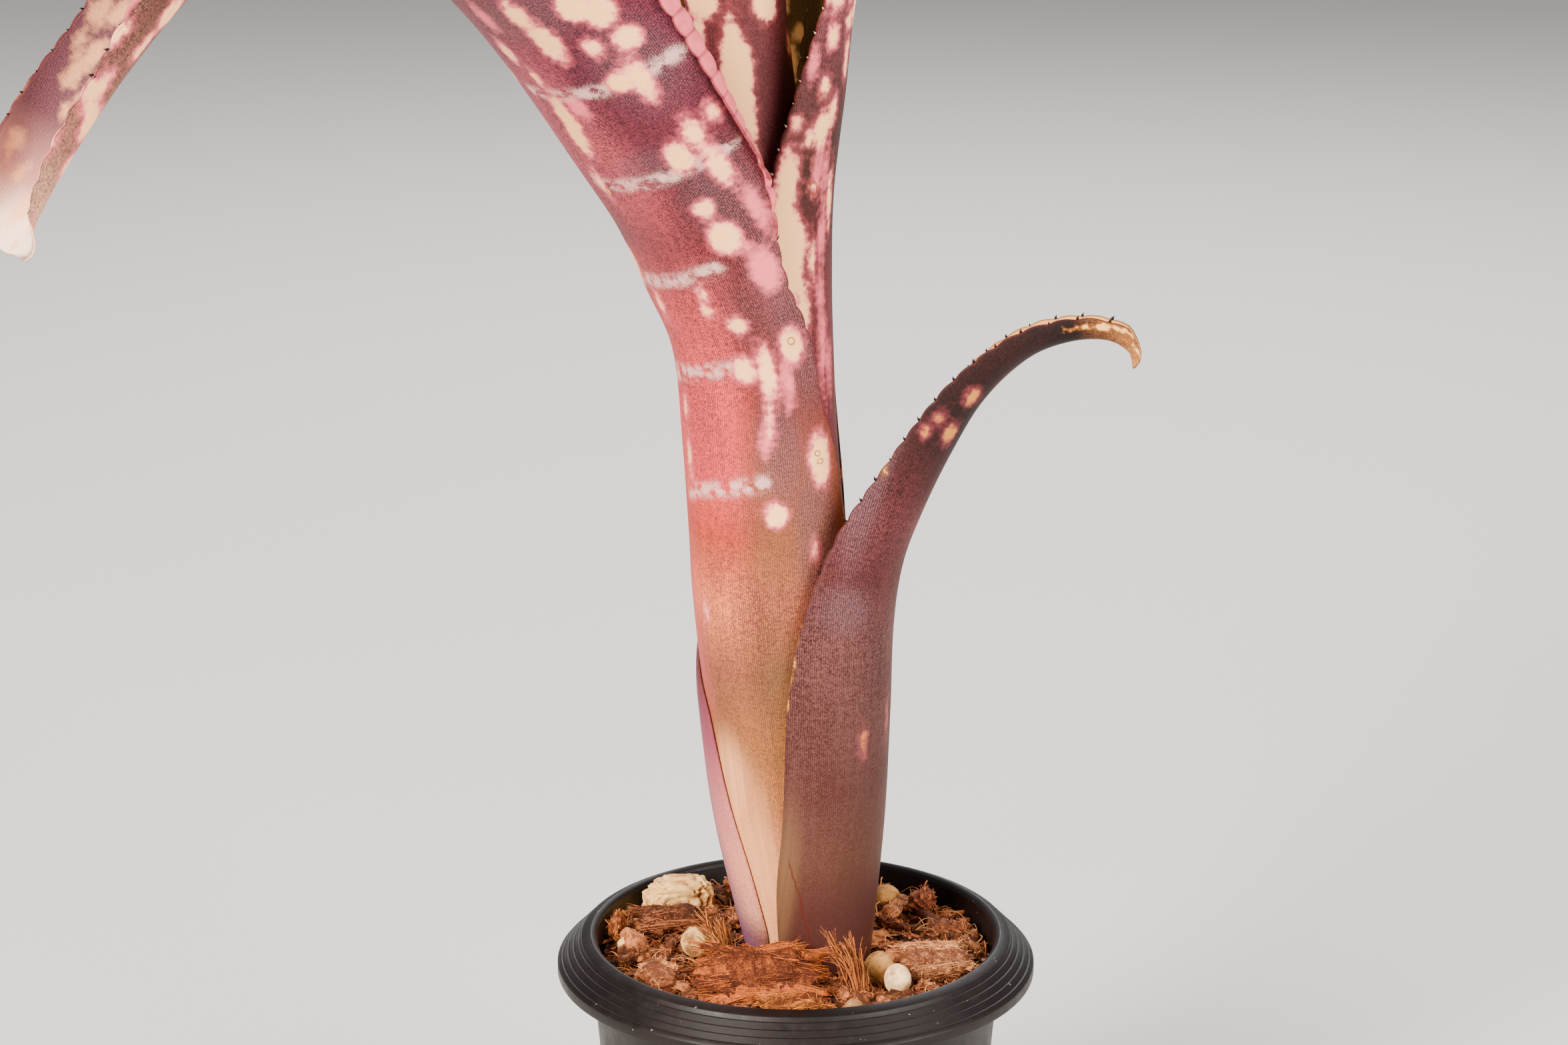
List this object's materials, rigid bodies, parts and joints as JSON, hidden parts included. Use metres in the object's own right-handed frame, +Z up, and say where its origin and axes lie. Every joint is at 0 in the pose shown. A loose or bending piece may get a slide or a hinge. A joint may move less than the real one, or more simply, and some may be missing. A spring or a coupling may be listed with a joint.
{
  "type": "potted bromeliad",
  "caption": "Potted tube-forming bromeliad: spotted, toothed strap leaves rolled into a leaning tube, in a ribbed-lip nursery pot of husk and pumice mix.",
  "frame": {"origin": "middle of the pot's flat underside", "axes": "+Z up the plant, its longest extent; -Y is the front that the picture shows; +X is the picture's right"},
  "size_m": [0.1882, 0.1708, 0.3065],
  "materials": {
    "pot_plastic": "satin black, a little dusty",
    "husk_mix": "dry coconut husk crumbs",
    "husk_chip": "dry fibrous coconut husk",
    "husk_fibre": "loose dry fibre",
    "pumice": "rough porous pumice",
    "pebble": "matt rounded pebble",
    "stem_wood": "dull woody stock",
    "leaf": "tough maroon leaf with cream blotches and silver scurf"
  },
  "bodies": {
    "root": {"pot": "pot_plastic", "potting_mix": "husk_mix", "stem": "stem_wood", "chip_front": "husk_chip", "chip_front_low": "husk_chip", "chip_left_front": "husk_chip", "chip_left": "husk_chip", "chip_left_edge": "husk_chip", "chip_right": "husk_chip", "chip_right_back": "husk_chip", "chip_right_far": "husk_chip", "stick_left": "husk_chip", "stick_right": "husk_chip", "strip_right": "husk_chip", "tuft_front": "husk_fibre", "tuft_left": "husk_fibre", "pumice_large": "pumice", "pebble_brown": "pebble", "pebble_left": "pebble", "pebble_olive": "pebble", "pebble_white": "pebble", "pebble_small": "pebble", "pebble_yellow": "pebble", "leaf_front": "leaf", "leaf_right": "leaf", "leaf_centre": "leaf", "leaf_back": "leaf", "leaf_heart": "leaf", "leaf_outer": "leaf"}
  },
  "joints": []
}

════════════════════

- [Aim]: Reproduce each line verbatim.

- [Problem solution]:
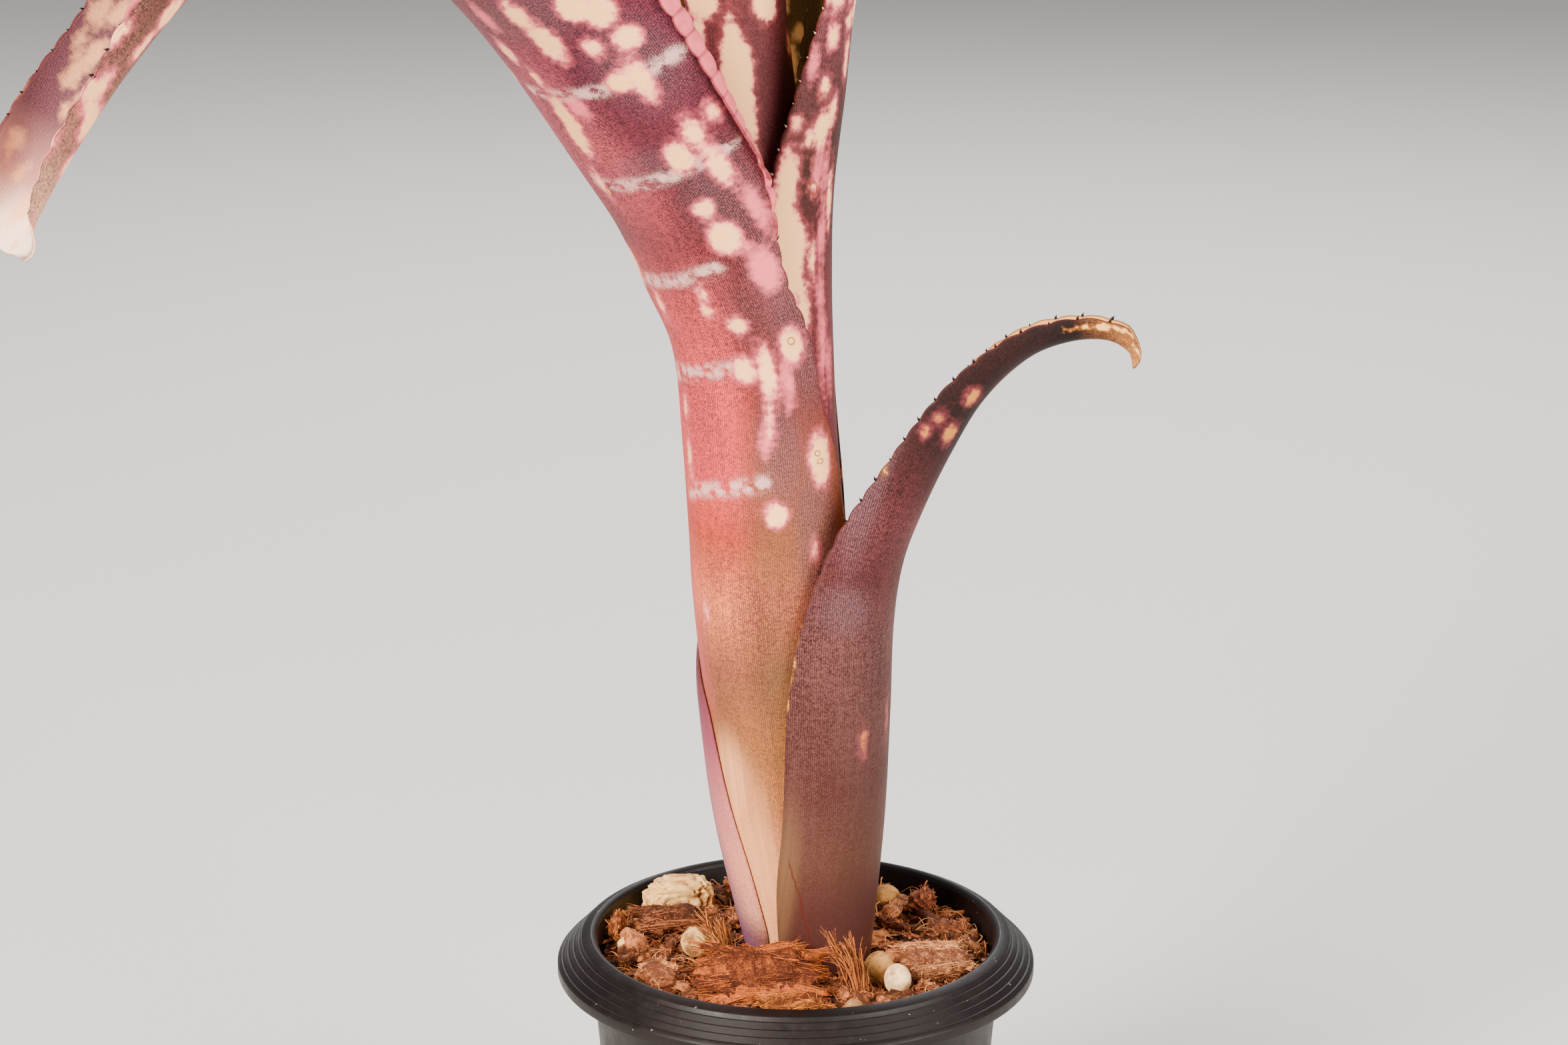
List this object's materials, rigid bodies, parts and joints as JSON, hidden parts included. Use metres in the object's own right-handed frame, +Z up, and say where its origin and axes lie. Every joint is at 0 in the pose shown. A loose or bending piece may get a slide or a hinge. A joint may move less than the real one, or more simply, and some may be missing. A spring or a coupling may be listed with a joint.
{
  "type": "potted bromeliad",
  "caption": "Potted tube-forming bromeliad: spotted, toothed strap leaves rolled into a leaning tube, in a ribbed-lip nursery pot of husk and pumice mix.",
  "frame": {"origin": "middle of the pot's flat underside", "axes": "+Z up the plant, its longest extent; -Y is the front that the picture shows; +X is the picture's right"},
  "size_m": [0.1882, 0.1708, 0.3065],
  "materials": {
    "pot_plastic": "satin black, a little dusty",
    "husk_mix": "dry coconut husk crumbs",
    "husk_chip": "dry fibrous coconut husk",
    "husk_fibre": "loose dry fibre",
    "pumice": "rough porous pumice",
    "pebble": "matt rounded pebble",
    "stem_wood": "dull woody stock",
    "leaf": "tough maroon leaf with cream blotches and silver scurf"
  },
  "bodies": {
    "root": {"pot": "pot_plastic", "potting_mix": "husk_mix", "stem": "stem_wood", "chip_front": "husk_chip", "chip_front_low": "husk_chip", "chip_left_front": "husk_chip", "chip_left": "husk_chip", "chip_left_edge": "husk_chip", "chip_right": "husk_chip", "chip_right_back": "husk_chip", "chip_right_far": "husk_chip", "stick_left": "husk_chip", "stick_right": "husk_chip", "strip_right": "husk_chip", "tuft_front": "husk_fibre", "tuft_left": "husk_fibre", "pumice_large": "pumice", "pebble_brown": "pebble", "pebble_left": "pebble", "pebble_olive": "pebble", "pebble_white": "pebble", "pebble_small": "pebble", "pebble_yellow": "pebble", "leaf_front": "leaf", "leaf_right": "leaf", "leaf_centre": "leaf", "leaf_back": "leaf", "leaf_heart": "leaf", "leaf_outer": "leaf"}
  },
  "joints": []
}